Since graduating from Monmouth, Barnathan has moved between academia, industry, and entrepreneurship. His first stop after West Long Branch was earning a doctorate in computer and information sciences from Temple University, which is where his expertise and interest in machine learning, a branch of AI that gives computers the ability to learn without explicitly being programmed, started to blossom. When he shifted gears from academia to industry, his knowledge of machine learning led to high-profile jobs at Google, Niantic, and Facebook.

It was during this time that a pathway to leadership finally opened for Barnathan. At Niantic, developer of the popular augmented reality mobile game Pokémon Go, he oversaw all machine learning aspects of the company. When he later joined Facebook in 2020, he led the team that prioritizes ranking in the news feed, which takes all the diverse content on the platform and recommends them to users in one unified stream.

His current position as director of applied machine learning at Cash App, a division of the financial services company Square, requires more of an eagle-eyed view of the company. Instead of managing a single group of developers, he coordinates the activities of multiple teams and translates high-level business goals into a tactical plan his teams can execute.

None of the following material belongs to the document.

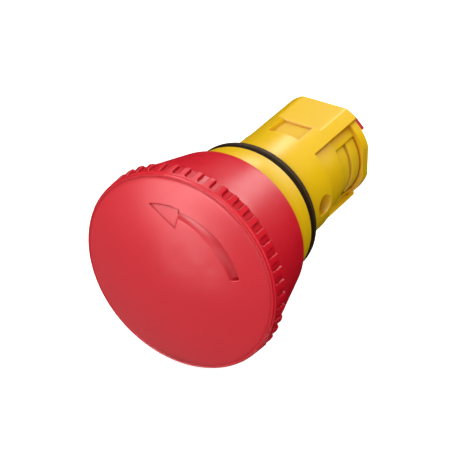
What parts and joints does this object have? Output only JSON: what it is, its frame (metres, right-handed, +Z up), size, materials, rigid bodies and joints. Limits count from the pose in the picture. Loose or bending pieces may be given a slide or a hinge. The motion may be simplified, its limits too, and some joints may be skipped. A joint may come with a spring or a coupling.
{
  "type": "emergency stop button",
  "caption": "Twist-release mushroom-head emergency stop button on a round panel-mount actuator with collar, gasket, latch and springs inside.",
  "frame": {"origin": "centre of the button's axis on the panel's front plane, which is the rear face of the gasket", "axes": "the red head faces -Y, +Y runs along the axis into the panel, +Z is up"},
  "size_m": [0.04, 0.0595, 0.04],
  "materials": {
    "red_plastic": "satin",
    "actuator_plastic": "satin",
    "yellow_plastic": "satin",
    "guide_plastic": "satin",
    "stem_plastic": "satin",
    "cup_plastic": "satin",
    "gasket_rubber": "matte",
    "seal_rubber": "matte",
    "spring_steel": "bright drawn wire",
    "bright_steel": "zinc plated"
  },
  "bodies": {
    "housing": {"housing": "yellow_plastic", "panel_gasket": "gasket_rubber", "seal_retainer": "bright_steel", "lip_seal": "seal_rubber", "spring_seat": "bright_steel", "rear_guide": "guide_plastic", "latch_wire": "spring_steel", "return_spring": "spring_steel"},
    "plunger": {"spring_cup": "cup_plastic", "thrust_washer": "bright_steel", "torsion_spring": "spring_steel", "trip_spring_left": "spring_steel", "trip_spring_right": "spring_steel", "plunger": "actuator_plastic", "stem_clip": "bright_steel", "actuator_plate": "actuator_plastic", "plate_screw": "bright_steel"},
    "head": {"mushroom_cap": "red_plastic", "cap_clip": "bright_steel", "stem": "stem_plastic"},
    "trip_pin_left": {"trip_pin_left": "bright_steel"},
    "trip_pin_right": {"trip_pin_right": "bright_steel"}
  },
  "joints": [
    {"name": "head_press", "type": "slide", "parent": "housing", "child": "plunger", "axis": [0, 1, 0], "range_m": [0, 0.004], "stiffness_N_per_m": 2500, "springref_m": -0.004, "deforming": ["return_spring", "latch_wire"]},
    {"name": "head_turn", "type": "hinge", "parent": "plunger", "child": "head", "pos_m": [0, 0, 0], "axis": [0, -1, 0], "range_deg": [0, 40], "stiffness_Nm_per_rad": 0.2, "springref_deg": -17.19, "deforming": ["torsion_spring"]},
    {"name": "trip_pin_left_slide", "type": "slide", "parent": "plunger", "child": "trip_pin_left", "axis": [1, 0, 0], "range_m": [0, 0.0004], "deforming": ["trip_spring_left"]},
    {"name": "trip_pin_right_slide", "type": "slide", "parent": "plunger", "child": "trip_pin_right", "axis": [-1, 0, 0], "range_m": [0, 0.0004], "deforming": ["trip_spring_right"]}
  ],
  "couplings": [
    {"joint": "trip_pin_left_slide", "follows": "head_press", "ratio": 0.1},
    {"joint": "trip_pin_right_slide", "follows": "head_press", "ratio": 0.1}
  ]
}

Barnathan, who has been working remotely from the Colorado home he shares with his spouse, Jiao, recently welcomed identical twin daughters, Athena and Aurora. When he’s not spending time with his family, he finds solace in a hobby that is completely removed from his day job: composing music.

“Computer science is all about hard logic, and answers are either completely right or wrong. Music is much more fuzzy, and some things that might be considered mistakes in one form of music are totally interesting in a different form of music,” he says. “I think it’s good to have something you can take refuge in that changes the way you think a little bit.”